# Dataset extract start

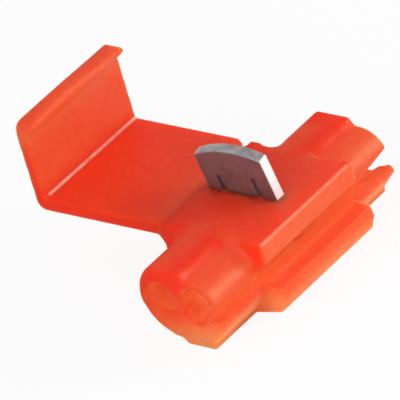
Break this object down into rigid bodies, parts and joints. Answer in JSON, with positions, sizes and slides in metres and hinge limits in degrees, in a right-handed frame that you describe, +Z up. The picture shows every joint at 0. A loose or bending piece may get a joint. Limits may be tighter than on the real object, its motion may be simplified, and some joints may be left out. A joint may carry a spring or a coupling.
{
  "type": "t-tap connector",
  "caption": "Red quick-splice tap connector, open: moulded housing with two wire channels, hinged snap cover, and a slotted contact blade part-way pressed in.",
  "frame": {"origin": "on the housing's underside, midway between the two wire channels", "axes": "+X from the cover across to the open side of the run channel, +Y along the wires towards the tap channel's wire stop, +Z up out of the contact pocket"},
  "size_m": [0.021, 0.0206, 0.0123],
  "materials": {
    "red_plastic": "translucent moulded, semi-gloss",
    "tinned_brass": "tin-plated, stamped edges"
  },
  "bodies": {
    "housing": {"housing": "red_plastic"},
    "cover": {"cover": "red_plastic"},
    "contact": {"contact_blade": "tinned_brass"}
  },
  "joints": [
    {"name": "cover_hinge", "type": "hinge", "parent": "housing", "child": "cover", "pos_m": [-0.00465, 0, 0.00598], "axis": [0, 1, 0], "range_deg": [0, 180]},
    {"name": "contact_press", "type": "slide", "parent": "housing", "child": "contact", "axis": [0.0941, 0.1403, -0.9856], "range_m": [0, 0.00406]}
  ],
  "couplings": [
    {"joint": "cover_hinge", "follows": "contact_press", "rad_per_m": 773.5}
  ]
}
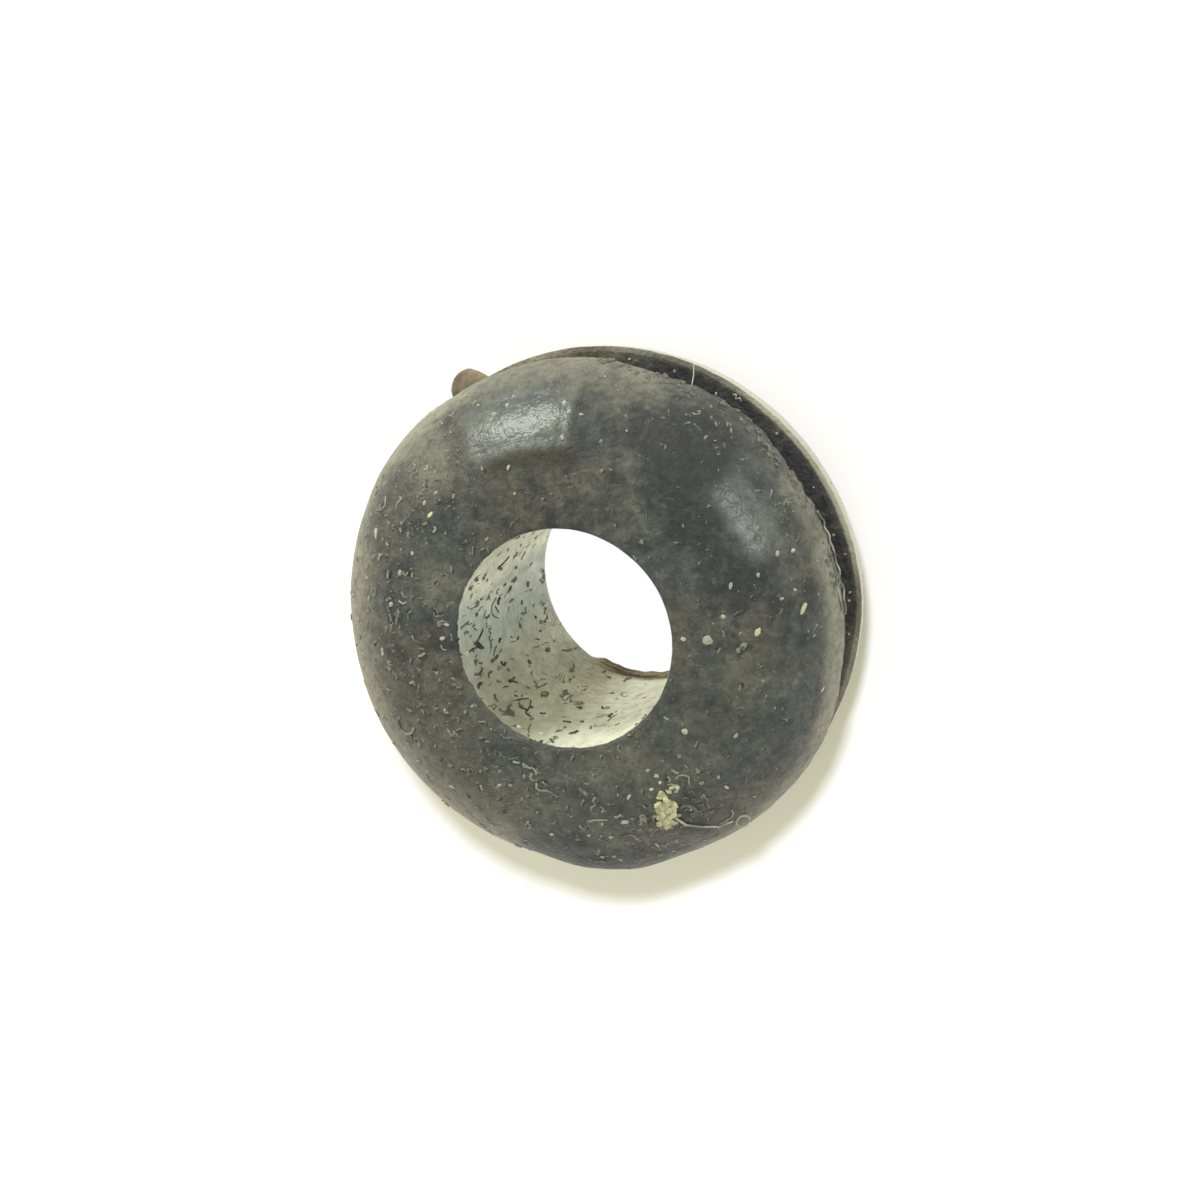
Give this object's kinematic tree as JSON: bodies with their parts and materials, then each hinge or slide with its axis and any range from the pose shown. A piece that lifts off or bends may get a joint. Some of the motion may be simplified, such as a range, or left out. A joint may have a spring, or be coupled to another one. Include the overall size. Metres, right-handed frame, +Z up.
{
  "type": "rubber grommet",
  "caption": "Round double-sided rubber grommet with two domed flanges, a groove between them for a panel's edge and a plain bore for a cable.",
  "frame": {"origin": "centre of the bore at the flat face of the flange that the grommet lies on", "axes": "+Z up along the bore, from the lower flange to the upper flange; +X and +Y across the flanges"},
  "size_m": [0.0142, 0.0142, 0.0076],
  "materials": {
    "moulded_rubber": "aged moulded rubber, dull satin with a dusty bloom"
  },
  "bodies": {
    "root": {"grommet": "moulded_rubber"}
  },
  "joints": []
}
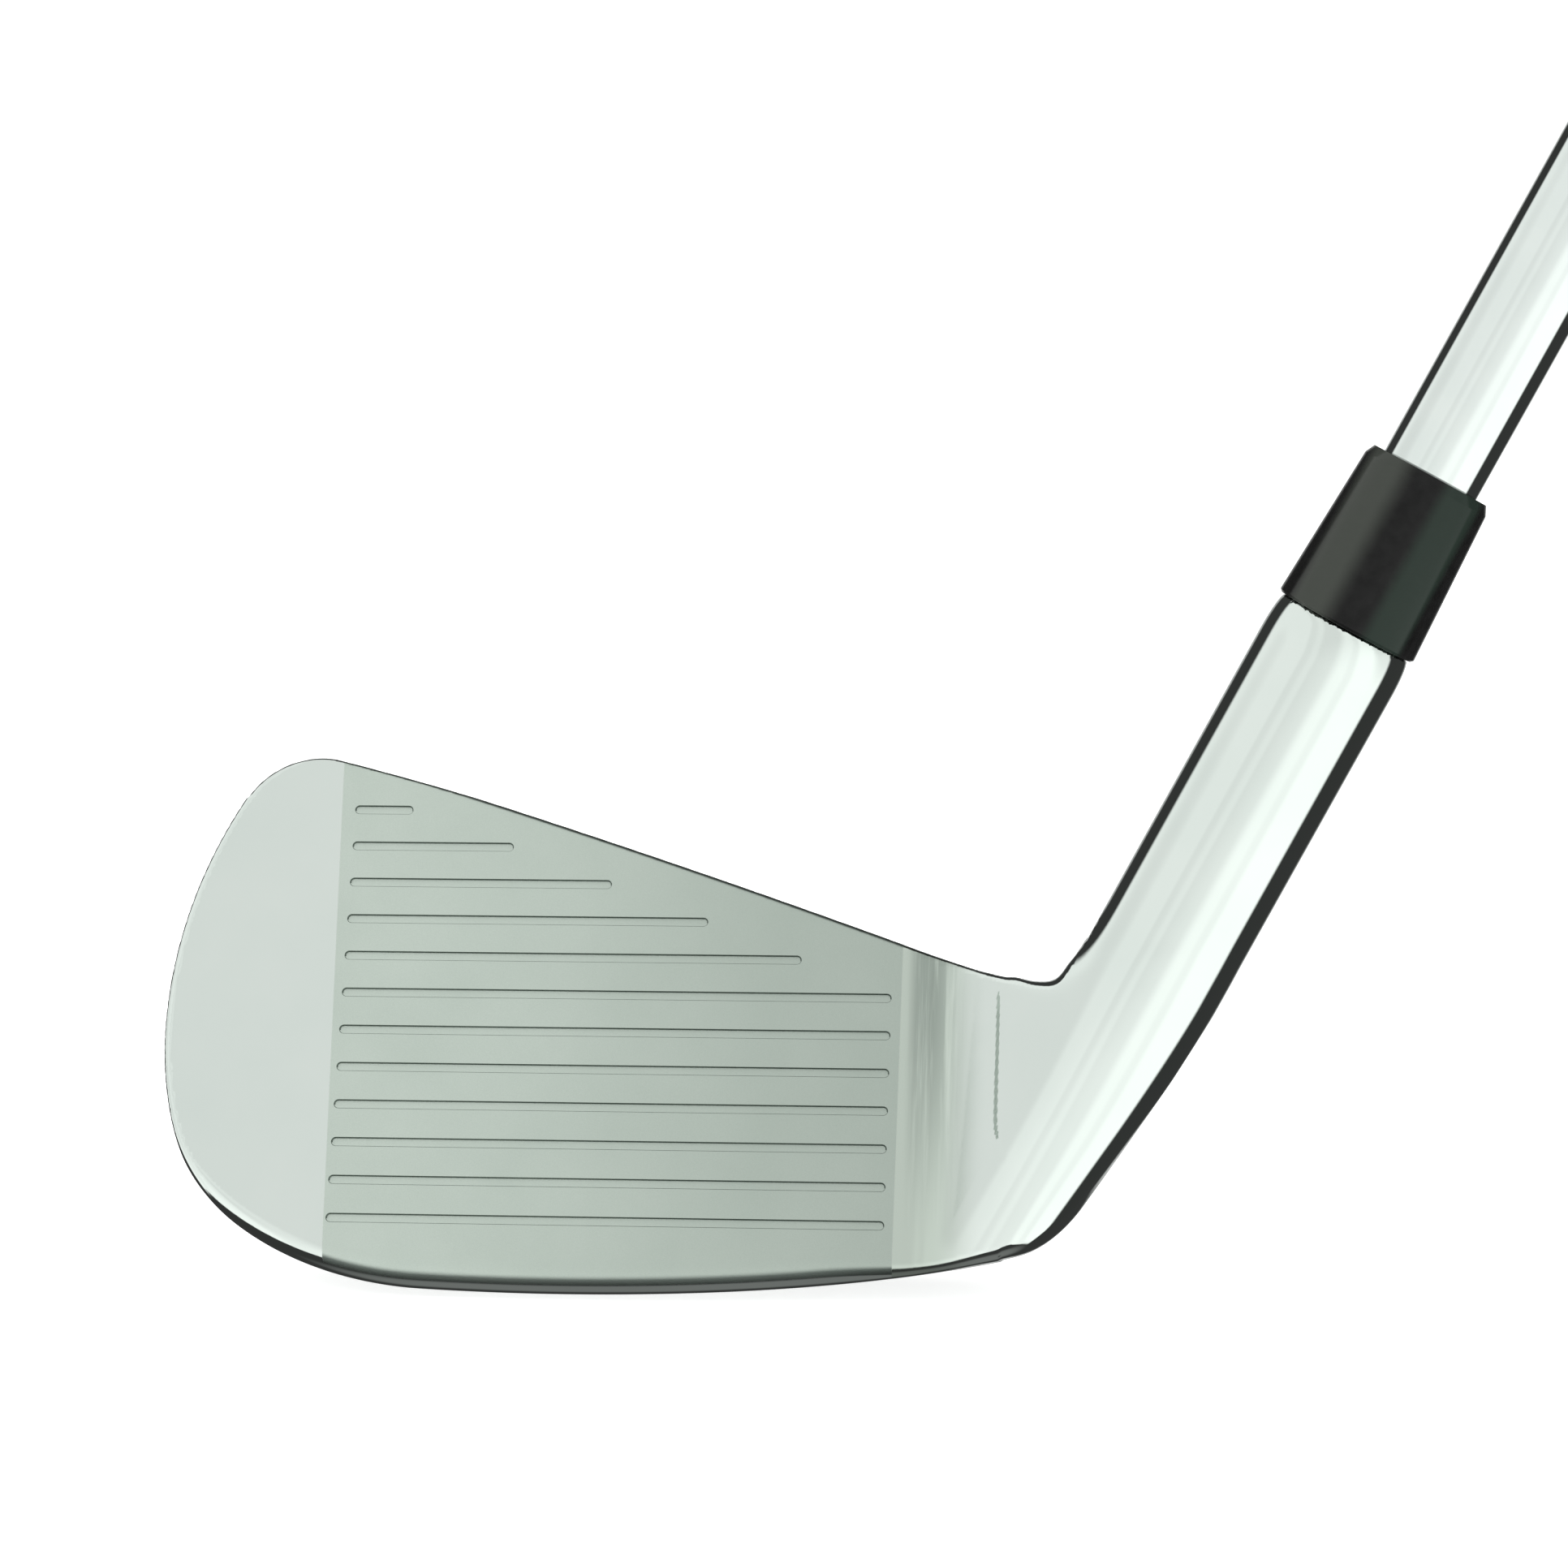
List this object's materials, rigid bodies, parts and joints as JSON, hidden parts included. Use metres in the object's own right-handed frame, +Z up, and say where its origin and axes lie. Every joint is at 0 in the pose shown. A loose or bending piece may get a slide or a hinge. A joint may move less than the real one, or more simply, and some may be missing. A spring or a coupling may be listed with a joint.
{
  "type": "golf iron",
  "caption": "Right-handed mid iron: chromed forged head with scored face, black ferrule, stepped steel shaft and moulded rubber grip.",
  "frame": {"origin": "ground point under the leading edge, midway along the score lines, with the club soled at address", "axes": "+Z up, face towards -Y, toe towards -X, shaft rising towards +X at the lie angle"},
  "size_m": [0.543, 0.0382, 0.8429],
  "materials": {
    "chrome_head": "bright chrome plate, sandblasted in the scored zone",
    "tungsten": "turned tungsten alloy",
    "elastomer": "soft matt elastomer",
    "foam_tape": "double-sided acrylic tape",
    "badge_alu": "brushed and anodised",
    "epoxy": "cured epoxy with shafting beads",
    "brass_plug": "turned",
    "ferrule_black": "polished black",
    "chrome_shaft": "bright chrome plate",
    "label_film": "printed film",
    "grip_adhesive": "double-sided paper tape",
    "grip_rubber": "moulded pattern, matt",
    "cap_rubber": "hard moulded rubber"
  },
  "bodies": {
    "root": {"head_body": "chrome_head", "toe_weight": "tungsten", "damping_insert": "elastomer", "badge_tape": "foam_tape", "cavity_badge": "badge_alu", "hosel_epoxy": "epoxy", "tip_weight": "brass_plug", "ferrule": "ferrule_black", "shaft": "chrome_shaft", "shaft_label": "label_film", "grip_tape": "grip_adhesive", "grip_sleeve": "grip_rubber", "grip_cap": "cap_rubber"}
  },
  "joints": []
}
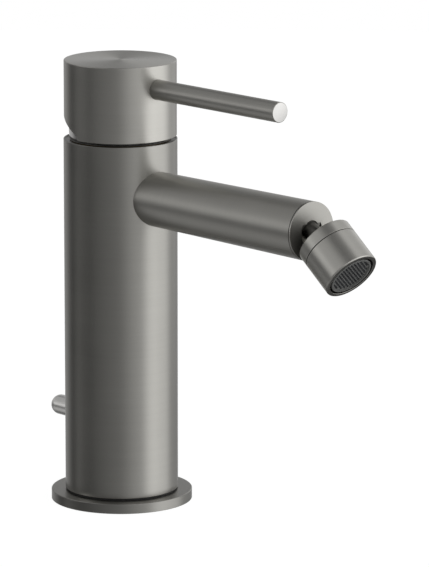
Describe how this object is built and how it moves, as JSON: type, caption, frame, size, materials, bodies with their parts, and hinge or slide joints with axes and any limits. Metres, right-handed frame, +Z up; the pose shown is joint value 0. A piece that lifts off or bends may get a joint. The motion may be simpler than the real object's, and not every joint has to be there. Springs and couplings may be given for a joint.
{
  "type": "bidet mixer",
  "caption": "Single-lever bidet mixer: round column, straight spout with ball-jointed nozzle, pin lever, pop-up knob.",
  "frame": {"origin": "centre of the body column where it stands on the deck", "axes": "+Z up from the deck; -Y along the spout and the lever; +Y along the pop-up knob"},
  "size_m": [0.0562, 0.1794, 0.1774],
  "materials": {
    "gunmetal": "brushed warm gunmetal",
    "polished_gunmetal": "smooth turned gunmetal",
    "brass": "machined",
    "steel": "machined stainless steel",
    "cartridge_plastic": "moulded white plastic",
    "dark_plastic": "moulded dark grey plastic",
    "ceramic": "lapped ceramic",
    "rubber": "black rubber"
  },
  "bodies": {
    "body": {"base_flange": "gunmetal", "deck_seal": "rubber", "body_gasket": "rubber", "base_block": "brass", "mixer_body": "gunmetal", "hot_pipe": "brass", "cold_pipe": "brass", "pipe_o_rings": "rubber", "cartridge_seat": "brass", "seat_o_ring": "rubber", "port_seals": "rubber", "cartridge_base": "dark_plastic", "cartridge_housing": "cartridge_plastic", "fixed_disc": "ceramic", "retaining_nut": "brass", "cover_dome": "polished_gunmetal", "spout_tube": "gunmetal", "spout_end_plug": "gunmetal", "spout_o_ring": "rubber", "ball_stem": "gunmetal", "popup_bush": "gunmetal", "popup_pivot_pin": "steel"},
    "turret": {"turret": "cartridge_plastic", "turret_o_ring": "rubber", "spindle_pin": "steel"},
    "handle": {"spindle": "steel", "handle_cap": "gunmetal", "lever_pin": "gunmetal", "handle_grub_screw": "steel"},
    "mixing_disc": {"moving_disc": "ceramic", "disc_carrier": "dark_plastic"},
    "swivel": {"slip_ring": "rubber"},
    "nozzle": {"nozzle_collar": "gunmetal", "ball_seal": "rubber", "nozzle_housing": "gunmetal", "aerator_washer": "rubber", "aerator_diffuser": "dark_plastic", "aerator_insert": "dark_plastic"},
    "popup_lever": {"popup_arm": "steel", "popup_knob": "gunmetal"},
    "popup_rod": {"popup_rod": "brass"}
  },
  "joints": [
    {"name": "handle_turn", "type": "hinge", "parent": "body", "child": "turret", "pos_m": [0, 0, 0.15], "axis": [0, 0, 1], "range_deg": [-50, 50]},
    {"name": "handle_lift", "type": "hinge", "parent": "turret", "child": "handle", "pos_m": [0, 0, 0.15], "axis": [-1, 0, 0], "range_deg": [0, 24]},
    {"name": "disc_slide", "type": "slide", "parent": "turret", "child": "mixing_disc", "axis": [0, -1, 0], "range_m": [0, 0.00707]},
    {"name": "nozzle_swivel", "type": "hinge", "parent": "body", "child": "swivel", "pos_m": [0, -0.11817, 0.12108], "axis": [0, -0.9272, -0.3746], "continuous": true},
    {"name": "nozzle_tilt", "type": "hinge", "parent": "swivel", "child": "nozzle", "pos_m": [0, -0.11817, 0.12108], "axis": [-1, 0, 0], "range_deg": [0, 32.4]},
    {"name": "popup_tilt", "type": "hinge", "parent": "body", "child": "popup_lever", "pos_m": [0, 0.018, 0.0315], "axis": [-1, 0, 0], "range_deg": [-15, 15]},
    {"name": "popup_rod_lift", "type": "slide", "parent": "body", "child": "popup_rod", "axis": [0, 0, 1], "range_m": [-0.00388, 0.00388]}
  ],
  "couplings": [
    {"joint": "disc_slide", "follows": "handle_lift", "m_per_rad": 0.016876},
    {"joint": "popup_tilt", "follows": "popup_rod_lift", "rad_per_m": 67.435}
  ]
}
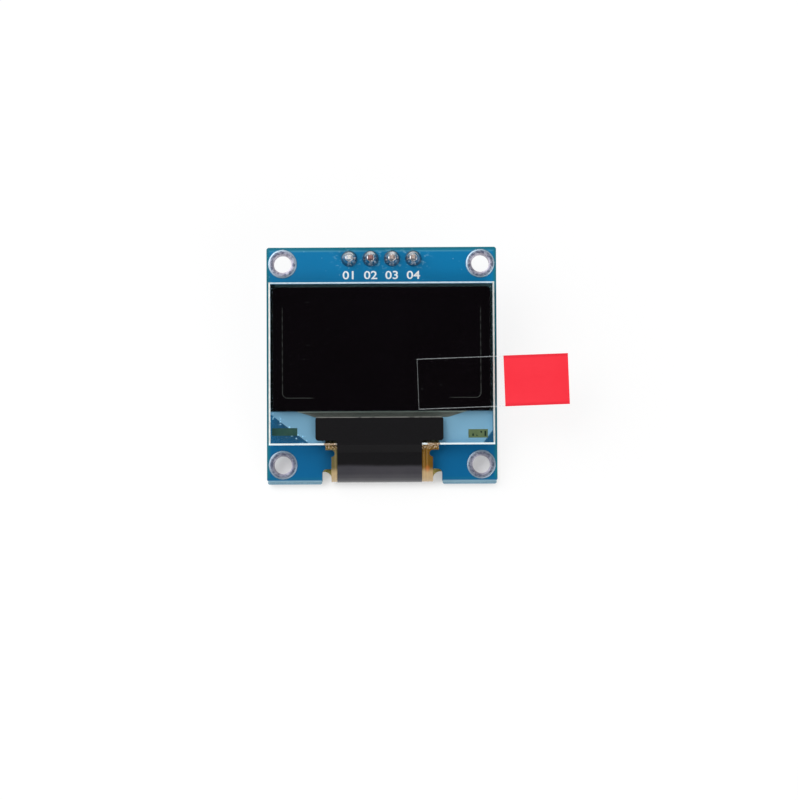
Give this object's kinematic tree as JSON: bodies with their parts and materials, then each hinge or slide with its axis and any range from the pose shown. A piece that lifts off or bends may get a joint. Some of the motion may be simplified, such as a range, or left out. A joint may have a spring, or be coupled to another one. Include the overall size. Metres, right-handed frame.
{
  "type": "oled display module",
  "caption": "Small monochrome OLED panel on a square blue circuit board, with corner mounting holes, a folded ribbon circuit, a pin header behind and a red pull tab on its film.",
  "frame": {"origin": "centre of the four mounting holes, on the board's back face", "axes": "+Z the way the display looks, +Y towards the header, +X towards the pull tab"},
  "size_m": [0.0358, 0.0279, 0.012],
  "materials": {
    "board": "blue solder mask, glossy",
    "tinned_ring": "tinned copper, bright and a little mottled",
    "header_plastic": "black moulded plastic, satin",
    "pin_metal": "gold-flashed, bright",
    "solder": "shiny solder",
    "foam": "white closed-cell foam, matt",
    "glass": "clear, polished",
    "drying_sheet": "chalky white, matt",
    "seal": "cured resin",
    "electrodes": "thin dark olive layers",
    "polariser": "black, mirror-smooth",
    "clear_film": "clear film with fine scratches",
    "red_grip": "red film, satin",
    "silicon": "polished dark grey",
    "polyimide": "amber film over copper, glossy",
    "black_tape": "black, satin",
    "regulator_resin": "black moulded resin, matt",
    "lead_metal": "tinned leads",
    "capacitor": "brown ceramic with tinned ends",
    "resistor": "black glaze with tinned ends"
  },
  "bodies": {
    "root": {"circuit_board": "board", "mounting_ring_1": "tinned_ring", "mounting_ring_2": "tinned_ring", "mounting_ring_3": "tinned_ring", "mounting_ring_4": "tinned_ring", "header_body": "header_plastic", "header_pin_1": "pin_metal", "header_pin_2": "pin_metal", "header_pin_3": "pin_metal", "header_pin_4": "pin_metal", "solder_joint_1": "solder", "solder_joint_2": "solder", "solder_joint_3": "solder", "solder_joint_4": "solder", "foam_tape": "foam", "cap_glass": "glass", "desiccant_sheet": "drying_sheet", "edge_seal": "seal", "emitting_layer": "electrodes", "front_glass": "glass", "polariser": "polariser", "protective_film": "clear_film", "pull_tab_film": "clear_film", "pull_tab_grip": "red_grip", "driver_chip": "silicon", "ribbon_flex": "polyimide", "shading_tape": "black_tape", "flex_solder": "solder", "regulator_body": "regulator_resin", "regulator_leads": "lead_metal", "capacitor_1": "capacitor", "capacitor_2": "capacitor", "capacitor_3": "capacitor", "capacitor_4": "capacitor", "capacitor_5": "capacitor", "capacitor_6": "capacitor", "capacitor_7": "capacitor", "capacitor_8": "capacitor", "resistor_1": "resistor", "resistor_2": "resistor", "resistor_3": "resistor", "resistor_4": "resistor", "resistor_5": "resistor", "resistor_6": "resistor", "resistor_7": "resistor", "chip_solder": "solder"}
  },
  "joints": []
}
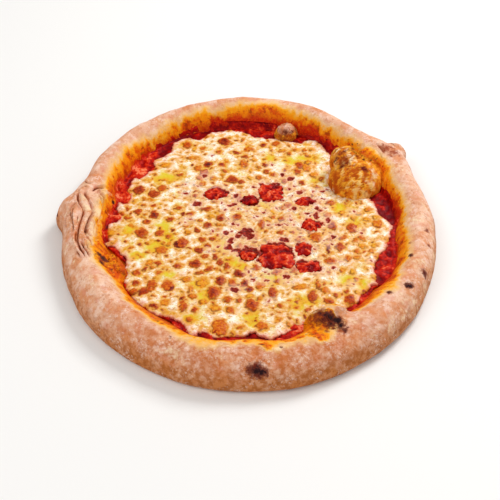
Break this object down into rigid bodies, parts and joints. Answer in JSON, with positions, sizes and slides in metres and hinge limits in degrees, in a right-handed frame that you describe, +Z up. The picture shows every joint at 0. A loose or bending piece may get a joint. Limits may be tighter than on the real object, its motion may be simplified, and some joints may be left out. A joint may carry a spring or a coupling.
{
  "type": "margherita pizza",
  "caption": "Whole uncut margherita pizza: puffed, folded and blistered rim round tomato sauce, melted browned mozzarella and tomato pieces.",
  "frame": {"origin": "on the surface the pizza rests on, under the middle of its bounding box", "axes": "+Z up through the toppings, +Y towards the far side of the rim, +X to the side with the big dough bubble"},
  "size_m": [0.3076, 0.3372, 0.0352],
  "materials": {
    "crust": "baked dough, floury, pale with tan patches and a few burnt blisters",
    "sauce": "wet cooked tomato",
    "cheese": "melted mozzarella, softly shiny, browned in spots",
    "tomato": "wet crushed tomato"
  },
  "bodies": {
    "root": {"crust": "crust", "tomato_sauce": "sauce", "mozzarella": "cheese", "tomato_piece_1": "tomato", "tomato_piece_2": "tomato", "tomato_piece_3": "tomato", "tomato_piece_4": "tomato", "tomato_piece_5": "tomato", "tomato_piece_6": "tomato", "tomato_piece_7": "tomato", "tomato_piece_8": "tomato", "tomato_piece_9": "tomato"}
  },
  "joints": []
}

# Dataset extract end

§ **What this task involves**
Copy every line in the records above that contains the word "lifts".

§ **Correct output**
Give this object's kinematic tree as JSON: bodies with their parts and materials, then each hinge or slide with its axis and any range from the pose shown. A piece that lifts off or bends may get a joint. Some of the motion may be simplified, such as a range, or left out. A joint may have a spring, or be coupled to another one. Include the overall size. Metres, right-handed frame, +Z up.
Describe how this object is built and how it moves, as JSON: type, caption, frame, size, materials, bodies with their parts, and hinge or slide joints with axes and any limits. Metres, right-handed frame, +Z up; the pose shown is joint value 0. A piece that lifts off or bends may get a joint. The motion may be simpler than the real object's, and not every joint has to be there. Springs and couplings may be given for a joint.
Give this object's kinematic tree as JSON: bodies with their parts and materials, then each hinge or slide with its axis and any range from the pose shown. A piece that lifts off or bends may get a joint. Some of the motion may be simplified, such as a range, or left out. A joint may have a spring, or be coupled to another one. Include the overall size. Metres, right-handed frame.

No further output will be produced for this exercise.